Conductivity Modulation of Gold Thin Film at Room Temperature via All-Solid-State Electric-Double-Layer Gating Accelerated by Nonlinear Ionic Transport

Tetsuya Asano; Yukihiro Kaneko; Atsushi Omote; Hideaki Adachi; Eiji Fujii

doi:10.1021/acsami.6b15662

Conductivity Modulation of Gold Thin Film at Room Temperature via All-Solid-State Electric-Double-Layer Gating Accelerated by Nonlinear Ionic Transport

ACS Appl Mater Interfaces. 2017 Feb 15;9(6):5056-5061. doi: 10.1021/acsami.6b15662. Epub 2017 Feb 2.

Authors

Tetsuya Asano¹, Yukihiro Kaneko¹, Atsushi Omote¹, Hideaki Adachi¹, Eiji Fujii¹

Affiliation

¹ Advanced Research Division, Panasonic Corporation , 1006 Kadoma, Osaka 571-8501, Japan.

PMID: 28128922
DOI: 10.1021/acsami.6b15662

Abstract

We demonstrated the field-effect conductivity modulation of a gold thin film by all-solid-state electric-double-layer (EDL) gating at room temperature using an epitaxially grown oxide fast lithium conductor, La_2/3-xLi_3xTiO₃ (LLT), as a solid electrolyte.

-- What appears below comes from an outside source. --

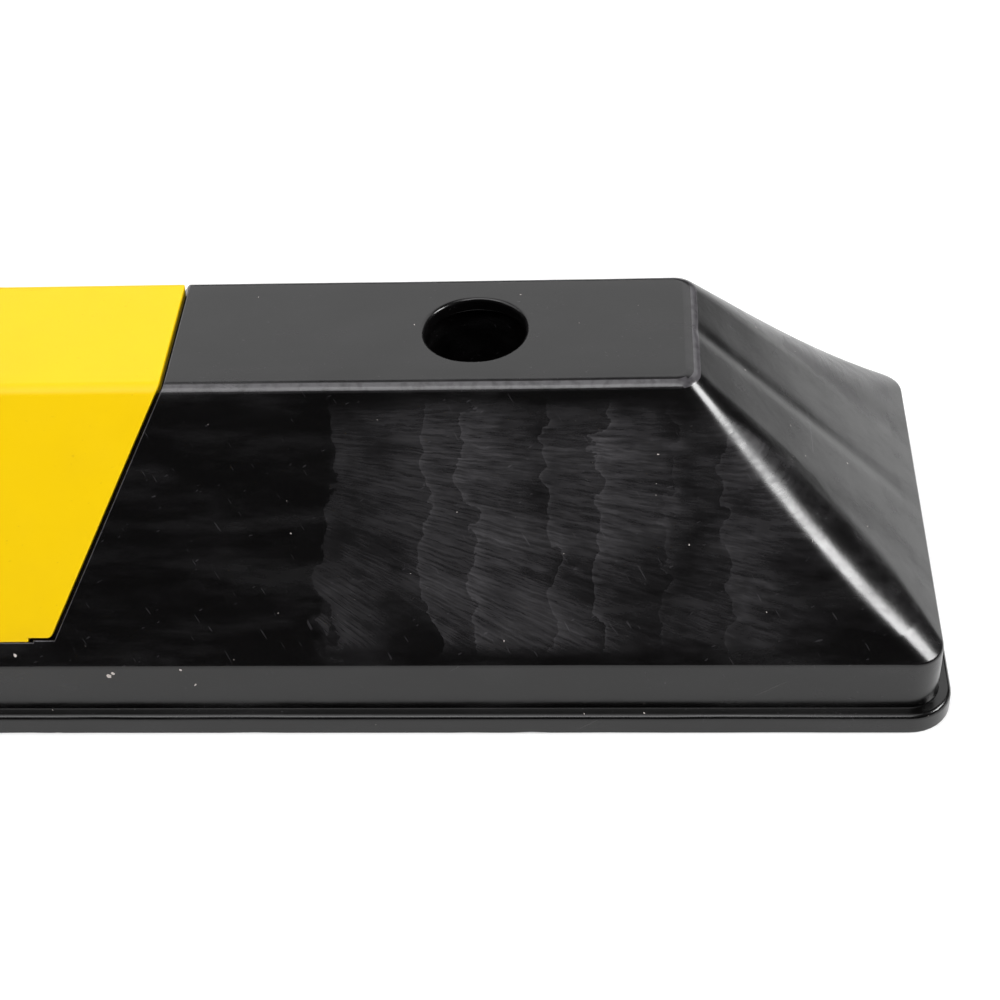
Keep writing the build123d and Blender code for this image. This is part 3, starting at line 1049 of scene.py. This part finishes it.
class WHEELSTOP_OT_body(bpy.types.Operator):
    """Builds the black hollow body"""

    bl_idname = "wheelstop.body"
    bl_label = "Body"

    def execute(self, context):
        build_body(context.scene.wheelstop_sizes, context.scene.wheelstop_finish)
        return {"FINISHED"}


class WHEELSTOP_OT_panels(bpy.types.Operator):
    """Builds the yellow marker panels"""

    bl_idname = "wheelstop.panels"
    bl_label = "Marker panels"

    def execute(self, context):
        build_panels(context.scene.wheelstop_sizes, context.scene.wheelstop_finish)
        return {"FINISHED"}


class WHEELSTOP_OT_stage(bpy.types.Operator):
    """Sets up the floor, the lights and the camera"""

    bl_idname = "wheelstop.stage"
    bl_label = "Stage"

    def execute(self, context):
        build_stage(context.scene.wheelstop_stage, context.scene.wheelstop_finish)
        return {"FINISHED"}


class WHEELSTOP_PT_sidebar(bpy.types.Panel):
    """Lists the pieces of the wheel stop with their sizes and colours"""

    bl_label = "Wheel Stop"
    bl_idname = "WHEELSTOP_PT_sidebar"
    bl_space_type = "VIEW_3D"
    bl_region_type = "UI"
    bl_category = "Wheel Stop"

    def draw(self, context):
        for operator in OPERATORS:
            self.layout.operator(operator.bl_idname)
        for group in (getattr(context.scene, name) for name in GROUPS):
            box = self.layout.box()
            for name in group.bl_rna.properties.keys():
                if name not in ("rna_type", "name"):
                    box.prop(group, name)


OPERATORS = [WHEELSTOP_OT_body, WHEELSTOP_OT_panels, WHEELSTOP_OT_stage]
GROUPS = {"wheelstop_sizes": WHEELSTOP_PG_sizes, "wheelstop_finish": WHEELSTOP_PG_finish,
          "wheelstop_stage": WHEELSTOP_PG_stage}


def register():
    for cls in [*GROUPS.values(), *OPERATORS, WHEELSTOP_PT_sidebar]:
        bpy.utils.register_class(cls)
    for name, group in GROUPS.items():
        setattr(bpy.types.Scene, name, bpy.props.PointerProperty(type=group))


def unregister():
    for name in GROUPS:
        delattr(bpy.types.Scene, name)
    for cls in reversed([*GROUPS.values(), *OPERATORS, WHEELSTOP_PT_sidebar]):
        bpy.utils.unregister_class(cls)


def main():
    register()
    bpy.ops.wheelstop.body()
    bpy.ops.wheelstop.panels()
    bpy.ops.wheelstop.stage()


if __name__ == "__main__":
    main()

The linearly increasing gold conductivity with increasing gate bias demonstrates that the conductivity modulation is indeed due to carrier injection by EDL gating. The response time becomes exponentially faster with increasing gate bias, a result of the onset of nonlinear ionic transportation. This nonlinear dynamic response indicates that the ionic motion-driven device can be much faster than would be estimated from a linear ionic transport model.

Keywords: electric-double-layer gating; iontronics; nanoionics; nonlinear ionic transport; solid-state electric double layer; solid-state ionics.